(Records that describe objects)
_ _ _
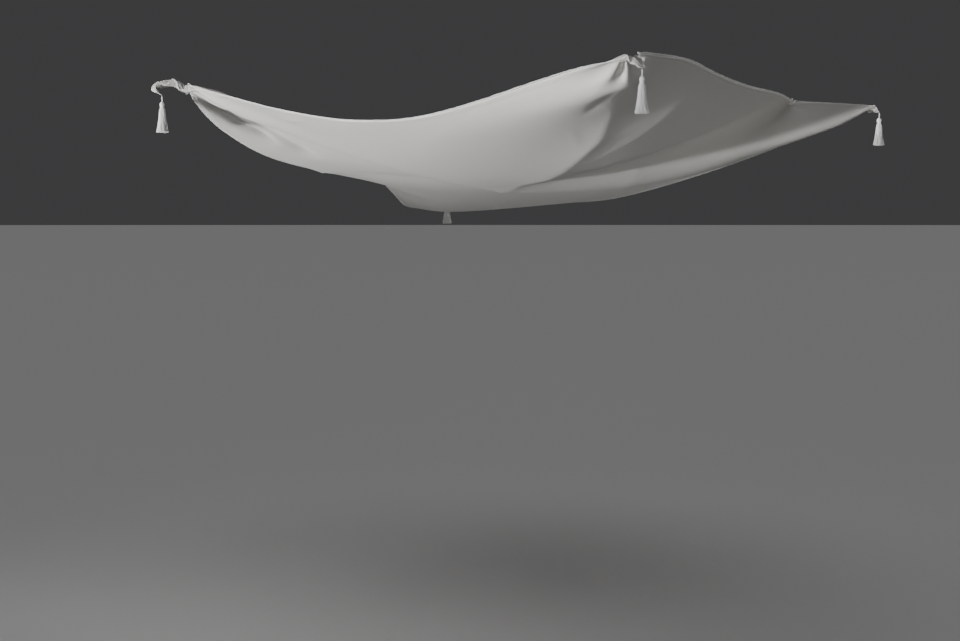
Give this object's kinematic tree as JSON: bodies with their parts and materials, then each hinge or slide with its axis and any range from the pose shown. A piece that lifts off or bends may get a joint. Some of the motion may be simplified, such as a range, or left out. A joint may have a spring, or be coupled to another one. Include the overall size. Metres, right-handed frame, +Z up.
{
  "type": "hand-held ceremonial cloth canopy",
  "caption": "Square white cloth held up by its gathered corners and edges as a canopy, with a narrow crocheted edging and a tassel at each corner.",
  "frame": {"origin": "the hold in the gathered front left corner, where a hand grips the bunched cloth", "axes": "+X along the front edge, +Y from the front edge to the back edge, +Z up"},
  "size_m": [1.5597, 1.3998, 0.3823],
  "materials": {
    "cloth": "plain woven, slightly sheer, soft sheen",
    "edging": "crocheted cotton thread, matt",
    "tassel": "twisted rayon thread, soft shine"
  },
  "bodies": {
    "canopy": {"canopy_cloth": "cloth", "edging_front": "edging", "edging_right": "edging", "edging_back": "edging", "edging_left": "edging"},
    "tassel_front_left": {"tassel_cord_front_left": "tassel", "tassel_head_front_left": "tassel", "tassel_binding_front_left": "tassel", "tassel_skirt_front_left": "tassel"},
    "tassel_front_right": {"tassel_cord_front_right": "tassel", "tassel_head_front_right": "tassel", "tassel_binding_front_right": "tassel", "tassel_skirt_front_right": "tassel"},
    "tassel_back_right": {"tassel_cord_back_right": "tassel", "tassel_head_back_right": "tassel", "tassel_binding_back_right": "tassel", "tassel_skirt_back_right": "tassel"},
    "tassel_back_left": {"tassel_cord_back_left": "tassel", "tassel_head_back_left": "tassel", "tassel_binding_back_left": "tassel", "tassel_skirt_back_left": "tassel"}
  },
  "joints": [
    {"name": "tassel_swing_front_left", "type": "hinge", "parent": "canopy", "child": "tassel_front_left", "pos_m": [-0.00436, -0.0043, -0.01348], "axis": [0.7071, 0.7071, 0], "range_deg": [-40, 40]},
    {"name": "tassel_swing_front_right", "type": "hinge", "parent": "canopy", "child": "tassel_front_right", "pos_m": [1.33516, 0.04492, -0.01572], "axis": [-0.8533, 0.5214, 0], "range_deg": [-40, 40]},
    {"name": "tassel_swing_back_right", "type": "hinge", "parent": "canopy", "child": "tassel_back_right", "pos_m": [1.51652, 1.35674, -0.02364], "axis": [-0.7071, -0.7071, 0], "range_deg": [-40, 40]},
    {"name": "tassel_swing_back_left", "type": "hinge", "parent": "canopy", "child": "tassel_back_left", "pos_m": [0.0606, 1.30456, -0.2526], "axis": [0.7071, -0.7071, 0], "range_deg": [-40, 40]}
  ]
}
_ _ _
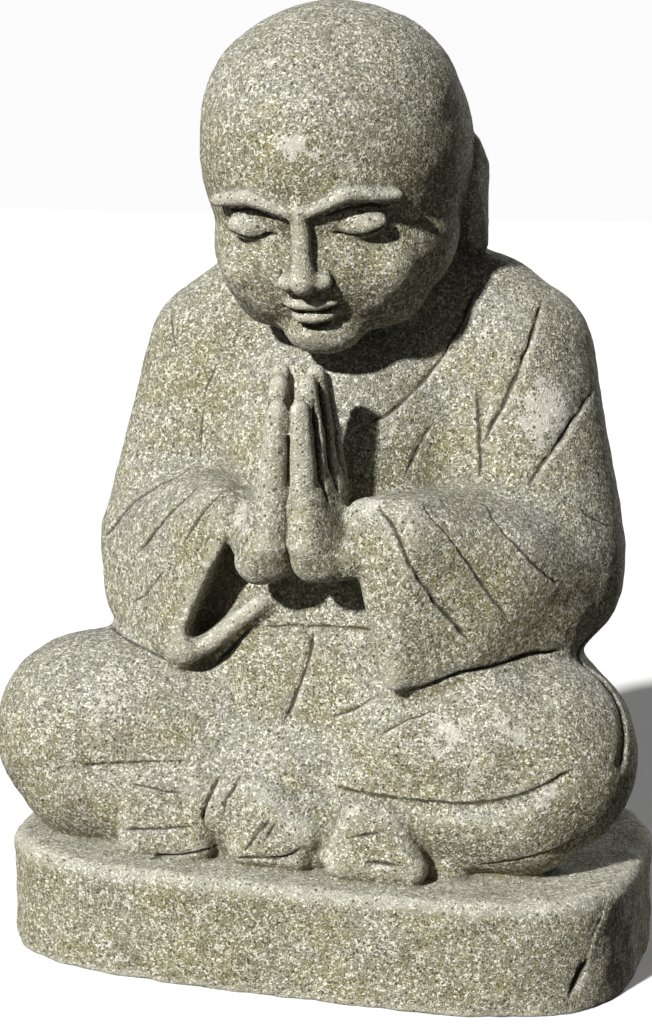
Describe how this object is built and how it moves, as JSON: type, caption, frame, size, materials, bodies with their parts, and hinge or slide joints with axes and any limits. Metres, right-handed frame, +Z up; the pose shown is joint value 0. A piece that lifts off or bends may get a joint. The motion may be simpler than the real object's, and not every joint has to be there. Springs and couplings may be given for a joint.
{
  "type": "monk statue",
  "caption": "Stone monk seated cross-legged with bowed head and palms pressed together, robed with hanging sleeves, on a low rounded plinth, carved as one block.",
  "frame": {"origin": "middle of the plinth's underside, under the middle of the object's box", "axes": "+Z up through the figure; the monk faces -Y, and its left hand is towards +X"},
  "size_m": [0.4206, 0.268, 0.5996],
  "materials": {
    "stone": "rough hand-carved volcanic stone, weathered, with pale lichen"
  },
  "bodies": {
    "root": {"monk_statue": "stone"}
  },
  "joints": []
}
_ _ _
Scan the data above and copy every line with "parts" in it.

Give this object's kinematic tree as JSON: bodies with their parts and materials, then each hinge or slide with its axis and any range from the pose shown. A piece that lifts off or bends may get a joint. Some of the motion may be simplified, such as a range, or left out. A joint may have a spring, or be coupled to another one. Include the overall size. Metres, right-handed frame, +Z up.
Describe how this object is built and how it moves, as JSON: type, caption, frame, size, materials, bodies with their parts, and hinge or slide joints with axes and any limits. Metres, right-handed frame, +Z up; the pose shown is joint value 0. A piece that lifts off or bends may get a joint. The motion may be simpler than the real object's, and not every joint has to be there. Springs and couplings may be given for a joint.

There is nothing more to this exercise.